Cette formation rock chante en anglais et introduit pour la première fois en Australie le didgeridoo dans cette musique. Les chansons sont assez pop mais le didgeridoo trouve sa place partout sous tous les styles, dans les chansons comme dans les parties instrumentales où il sait tour à tour être atmosphérique (Dumble-Murray), bavard (Didge Boogie) ou même étrange et effrayant (Bullima). Un morceau comme Tuckoniesoffre une musique hypnotique avec la batterie presque chamanique accompagnant le vrombissement du didgeridoo.
« Koori signifie les anciens de la terre aborigène, et Wadjula veut dire blanc. Les gens disent que KOORIWADJULA était « les hommes noirs et les hommes blancs ». C’était au début des années 1990… de 1990 à 1994 je crois. Je pense que nous avons duré parce que j’ai essayé de mêler le didgeridoo et la musique « mainstream » contemporaine, et de faire en sorte que les blancs et les noirs se mélangent. Mais l’Australie n’était pas encore prête pour ça. C’était quelques années avant que le groupe YOTHU YINDI fasse la même chose. »
KOORIWADJULA se produit en Australie dans les festivals et rassemblements de rock, les universités et les écoles, puis connaît même un certain succès qui l’amène à effectuer des tournées nationales et internationales. Le groupe se produit notamment en Allemagne.
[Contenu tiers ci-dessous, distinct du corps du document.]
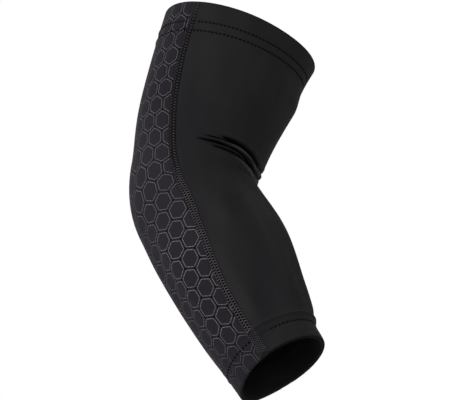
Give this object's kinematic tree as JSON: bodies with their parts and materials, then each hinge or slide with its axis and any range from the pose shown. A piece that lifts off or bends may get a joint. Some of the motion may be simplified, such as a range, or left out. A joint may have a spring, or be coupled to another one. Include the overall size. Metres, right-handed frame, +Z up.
{
  "type": "elbow compression sleeve",
  "caption": "Knitted elbow compression sleeve, a tapered open tube bent at the elbow, with two panels, flat side seams and turned-in hems.",
  "frame": {"origin": "middle of the hollow at the elbow, where the sleeve sits on the joint it supports", "axes": "+Z up along the upper tube's side, the bend lies in the XZ plane, -X is the back of the elbow, +X the inside of the bend, +Y and -Y are its two sides"},
  "size_m": [0.1372, 0.1128, 0.2912],
  "materials": {
    "smooth_knit": "smooth charcoal nylon and elastane knit with a soft sheen",
    "honeycomb_knit": "grey knit with a thin pale printed honeycomb",
    "seam_thread": "flat-stitched seam in grey and brown thread",
    "hem_knit": "turned-in charcoal knit"
  },
  "bodies": {
    "root": {"front_panel": "smooth_knit", "back_panel": "honeycomb_knit", "near_seam": "seam_thread", "far_seam": "seam_thread", "upper_hem": "hem_knit", "lower_hem": "hem_knit"}
  },
  "joints": []
}
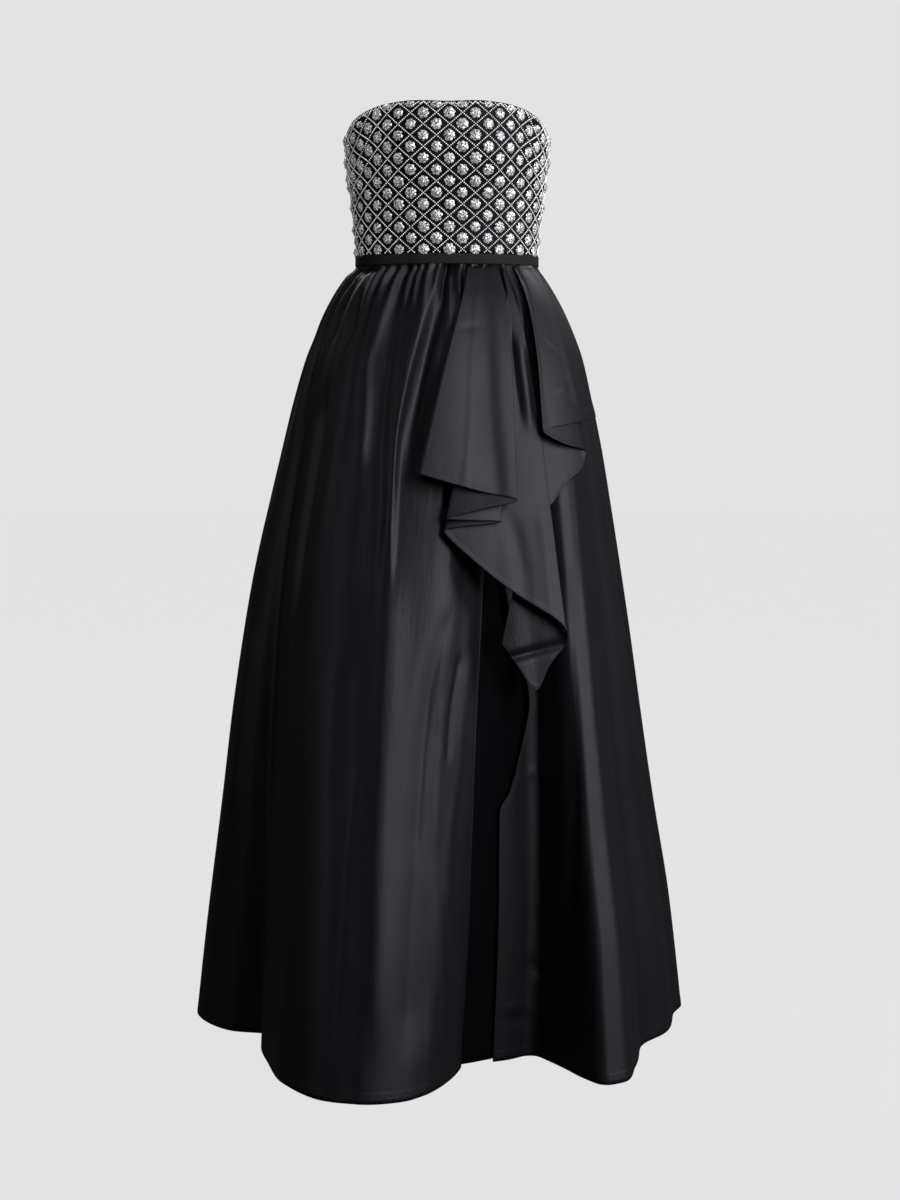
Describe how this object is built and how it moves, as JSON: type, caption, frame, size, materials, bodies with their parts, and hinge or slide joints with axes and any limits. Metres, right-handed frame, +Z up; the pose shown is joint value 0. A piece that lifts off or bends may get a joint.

En parallèle, Mark ATKINS intègre le théâtre REM de Sydney en 1994 pour participer à la création qui doit célébrer le 20e anniversaire du Sydney Opera House, puis continue de travailler avec cette compagnie de théâtre pour de nombreux projets, en tant que musicien, compositeur et directeur artistique.
En 1994, il participe au disque de Charlie McMAHON & GONDWANA, Travelling, sur un titre (Pig Wobble) et enregistre le Didgeridoo Concerto, où il joue du didgeridoo en continu pendant plus de 50 minutes, et sur lequel on peut entendre une grande variété de sons de la nature (eau, vent, pluie) et cris d’animaux.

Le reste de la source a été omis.